### Given problem
Repeat each line word for word.

### Material provided
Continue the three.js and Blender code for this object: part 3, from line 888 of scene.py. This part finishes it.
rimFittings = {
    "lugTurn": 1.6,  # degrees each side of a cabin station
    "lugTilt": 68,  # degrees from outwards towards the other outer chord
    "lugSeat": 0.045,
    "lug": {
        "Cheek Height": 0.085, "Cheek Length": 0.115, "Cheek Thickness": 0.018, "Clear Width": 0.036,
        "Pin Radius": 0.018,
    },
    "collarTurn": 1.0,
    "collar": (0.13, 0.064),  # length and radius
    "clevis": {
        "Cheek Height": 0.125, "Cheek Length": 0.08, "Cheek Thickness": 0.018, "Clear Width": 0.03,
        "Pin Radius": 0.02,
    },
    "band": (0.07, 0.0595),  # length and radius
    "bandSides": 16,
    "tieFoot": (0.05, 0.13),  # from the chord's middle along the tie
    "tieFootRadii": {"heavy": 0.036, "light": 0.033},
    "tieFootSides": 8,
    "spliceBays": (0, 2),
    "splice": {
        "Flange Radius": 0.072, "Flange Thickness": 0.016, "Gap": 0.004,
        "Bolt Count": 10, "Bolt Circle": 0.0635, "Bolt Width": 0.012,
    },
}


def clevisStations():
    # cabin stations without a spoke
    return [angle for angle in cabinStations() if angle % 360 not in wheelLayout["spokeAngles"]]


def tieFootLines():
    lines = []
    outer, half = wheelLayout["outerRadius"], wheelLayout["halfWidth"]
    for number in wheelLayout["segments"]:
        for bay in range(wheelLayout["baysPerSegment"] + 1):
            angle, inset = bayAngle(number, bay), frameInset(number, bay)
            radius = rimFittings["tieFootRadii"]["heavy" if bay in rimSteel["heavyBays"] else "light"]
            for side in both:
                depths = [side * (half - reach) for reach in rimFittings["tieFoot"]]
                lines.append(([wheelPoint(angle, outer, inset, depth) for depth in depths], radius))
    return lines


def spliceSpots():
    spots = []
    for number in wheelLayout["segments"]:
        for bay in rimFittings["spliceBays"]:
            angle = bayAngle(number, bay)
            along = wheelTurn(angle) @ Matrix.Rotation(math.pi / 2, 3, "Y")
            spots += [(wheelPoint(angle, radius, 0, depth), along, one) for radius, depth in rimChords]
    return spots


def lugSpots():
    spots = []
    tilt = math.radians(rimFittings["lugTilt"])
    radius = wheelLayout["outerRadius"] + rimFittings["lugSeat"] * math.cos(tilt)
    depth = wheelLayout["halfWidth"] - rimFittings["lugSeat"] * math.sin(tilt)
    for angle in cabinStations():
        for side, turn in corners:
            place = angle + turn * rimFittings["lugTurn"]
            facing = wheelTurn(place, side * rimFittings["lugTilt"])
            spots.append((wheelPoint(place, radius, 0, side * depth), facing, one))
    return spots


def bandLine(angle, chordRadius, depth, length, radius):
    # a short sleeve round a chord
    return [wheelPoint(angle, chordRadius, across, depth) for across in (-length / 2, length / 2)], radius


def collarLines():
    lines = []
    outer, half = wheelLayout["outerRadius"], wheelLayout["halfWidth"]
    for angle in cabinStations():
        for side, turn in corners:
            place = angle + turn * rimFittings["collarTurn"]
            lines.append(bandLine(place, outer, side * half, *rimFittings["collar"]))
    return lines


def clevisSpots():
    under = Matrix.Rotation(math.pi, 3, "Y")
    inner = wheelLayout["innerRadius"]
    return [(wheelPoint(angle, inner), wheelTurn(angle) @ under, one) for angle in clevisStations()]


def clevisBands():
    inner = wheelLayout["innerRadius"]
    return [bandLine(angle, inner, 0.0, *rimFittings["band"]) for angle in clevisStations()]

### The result
Continue the three.js and Blender code for this object: part 3, from line 888 of scene.py. This part finishes it.
rimFittings = {
    "lugTurn": 1.6,  # degrees each side of a cabin station
    "lugTilt": 68,  # degrees from outwards towards the other outer chord
    "lugSeat": 0.045,
    "lug": {
        "Cheek Height": 0.085, "Cheek Length": 0.115, "Cheek Thickness": 0.018, "Clear Width": 0.036,
        "Pin Radius": 0.018,
    },
    "collarTurn": 1.0,
    "collar": (0.13, 0.064),  # length and radius
    "clevis": {
        "Cheek Height": 0.125, "Cheek Length": 0.08, "Cheek Thickness": 0.018, "Clear Width": 0.03,
        "Pin Radius": 0.02,
    },
    "band": (0.07, 0.0595),  # length and radius
    "bandSides": 16,
    "tieFoot": (0.05, 0.13),  # from the chord's middle along the tie
    "tieFootRadii": {"heavy": 0.036, "light": 0.033},
    "tieFootSides": 8,
    "spliceBays": (0, 2),
    "splice": {
        "Flange Radius": 0.072, "Flange Thickness": 0.016, "Gap": 0.004,
        "Bolt Count": 10, "Bolt Circle": 0.0635, "Bolt Width": 0.012,
    },
}


def clevisStations():
    # cabin stations without a spoke
    return [angle for angle in cabinStations() if angle % 360 not in wheelLayout["spokeAngles"]]


def tieFootLines():
    lines = []
    outer, half = wheelLayout["outerRadius"], wheelLayout["halfWidth"]
    for number in wheelLayout["segments"]:
        for bay in range(wheelLayout["baysPerSegment"] + 1):
            angle, inset = bayAngle(number, bay), frameInset(number, bay)
            radius = rimFittings["tieFootRadii"]["heavy" if bay in rimSteel["heavyBays"] else "light"]
            for side in both:
                depths = [side * (half - reach) for reach in rimFittings["tieFoot"]]
                lines.append(([wheelPoint(angle, outer, inset, depth) for depth in depths], radius))
    return lines


def spliceSpots():
    spots = []
    for number in wheelLayout["segments"]:
        for bay in rimFittings["spliceBays"]:
            angle = bayAngle(number, bay)
            along = wheelTurn(angle) @ Matrix.Rotation(math.pi / 2, 3, "Y")
            spots += [(wheelPoint(angle, radius, 0, depth), along, one) for radius, depth in rimChords]
    return spots


def lugSpots():
    spots = []
    tilt = math.radians(rimFittings["lugTilt"])
    radius = wheelLayout["outerRadius"] + rimFittings["lugSeat"] * math.cos(tilt)
    depth = wheelLayout["halfWidth"] - rimFittings["lugSeat"] * math.sin(tilt)
    for angle in cabinStations():
        for side, turn in corners:
            place = angle + turn * rimFittings["lugTurn"]
            facing = wheelTurn(place, side * rimFittings["lugTilt"])
            spots.append((wheelPoint(place, radius, 0, side * depth), facing, one))
    return spots


def bandLine(angle, chordRadius, depth, length, radius):
    # a short sleeve round a chord
    return [wheelPoint(angle, chordRadius, across, depth) for across in (-length / 2, length / 2)], radius


def collarLines():
    lines = []
    outer, half = wheelLayout["outerRadius"], wheelLayout["halfWidth"]
    for angle in cabinStations():
        for side, turn in corners:
            place = angle + turn * rimFittings["collarTurn"]
            lines.append(bandLine(place, outer, side * half, *rimFittings["collar"]))
    return lines


def clevisSpots():
    under = Matrix.Rotation(math.pi, 3, "Y")
    inner = wheelLayout["innerRadius"]
    return [(wheelPoint(angle, inner), wheelTurn(angle) @ under, one) for angle in clevisStations()]


def clevisBands():
    inner = wheelLayout["innerRadius"]
    return [bandLine(angle, inner, 0.0, *rimFittings["band"]) for angle in clevisStations()]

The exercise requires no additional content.